Si le thème de la violence est opportunément érigé en poncif politicien par le camp présidentiel pour faire écran sur des faiblesses intrinsèques de taille, les autres « préalables » relèvent davantage d’une démarche populiste dont le but ultime est de fermer la porte à tout débat.
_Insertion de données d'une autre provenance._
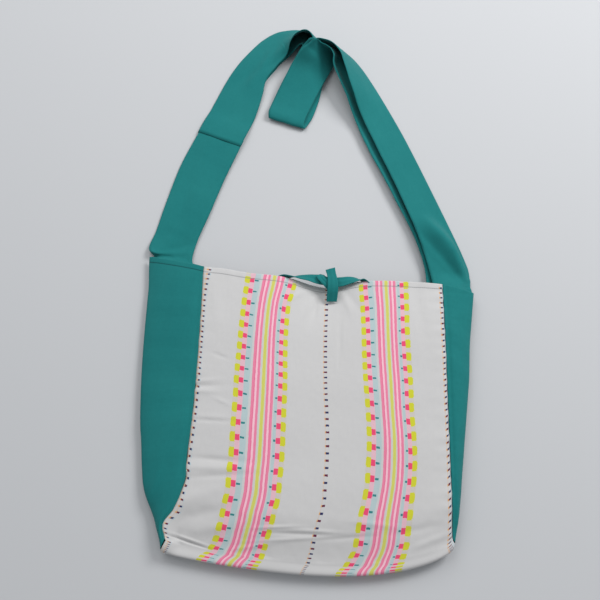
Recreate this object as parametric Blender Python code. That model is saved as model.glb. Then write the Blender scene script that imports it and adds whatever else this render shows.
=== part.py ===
"""Crossbody bag with a folded band strap, lying on its back as it was put down.

Metres, +Z up. +Y runs from the bag's base to its strap and +X to the right of a viewer who looks
down on the front. The lowest point is at z = 0, and the origin is under the middle of the outline.
"""

import math

import bpy
import numpy as np
from mathutils import Matrix, Vector
from mathutils.bvhtree import BVHTree

mm = 0.001

# The cloth
cloth_thickness = 1.0 * mm      # canvas, and the handloom cotton with its lining
seam_gap = 0.3 * mm             # clear air between two sewn pieces
drape_gap = 1.6 * mm            # clear air where the strap lies over itself
seam_level = 2 * mm             # both cloths lie level this far from their seam
foot_gap = 3 * mm               # a gusset's foot stops this short of the base's end
hem_depth = 9 * mm              # turned edge round the mouth, two cloths thick

# The bag, measured flat
panel_width = 346 * mm          # patterned cloth from seam to seam
panel_height = 376 * mm         # from the hem's left corner down to the base
gusset_width = 136 * mm         # side panel at the mouth
base_depth = 13 * mm            # how far the base bulges past the front's lower edge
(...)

Par exemple, comment exiger d’un simple justiciable sénégalais qu’il hâte lui-même son procès éventuel (où son non-lieu) dans une affaire dont l’avancée dépend de la volonté du juge d’instruction qui en a la charge ?  
 
Le bilan du président Sall, un boulet
 
La qualité boiteuse des conditionnalités dressées en barrage par l’ancienne ministre de la Justice pour sa protection et celle de son camp ne peut masquer les motivations derrière une fuite en avant mâtinée de prétextes en phase avec l’air du temps chez une partie de l’opinion publique. Mais leurs limites ne peuvent échapper à la critique et aux observateurs de bonne foi.
 
Le bilan du président Macky Sall ne peut certes être ravalé à un zéro pointé, mais dix ans après son arrivée au pouvoir, défendre publiquement ledit bilan – qui plus est dans un débat radiotélévisé qui se prolongerait sur les réseaux sociaux et intéresserait de près la presse étrangère – à quelques jours de scrutins législatifs cruciaux ne serait pas loin du suicide politique prémédité. Ne serait-ce pas là la raison cachée de cette multiplication effrénée de barrières ?
 
Au fond, Aminata Touré – auteure jusqu’ici d’une campagne électorale dynamique - avait une seule bonne raison de «sécher» la confrontation médiatique avec Ousmane Sonko. Elle aurait consisté à dire : « je suis candidate, vous ne l’êtes pas, donc pas de débat possible entre nous. » Et le débat serait clos ! Et elle aurait été inattaquable.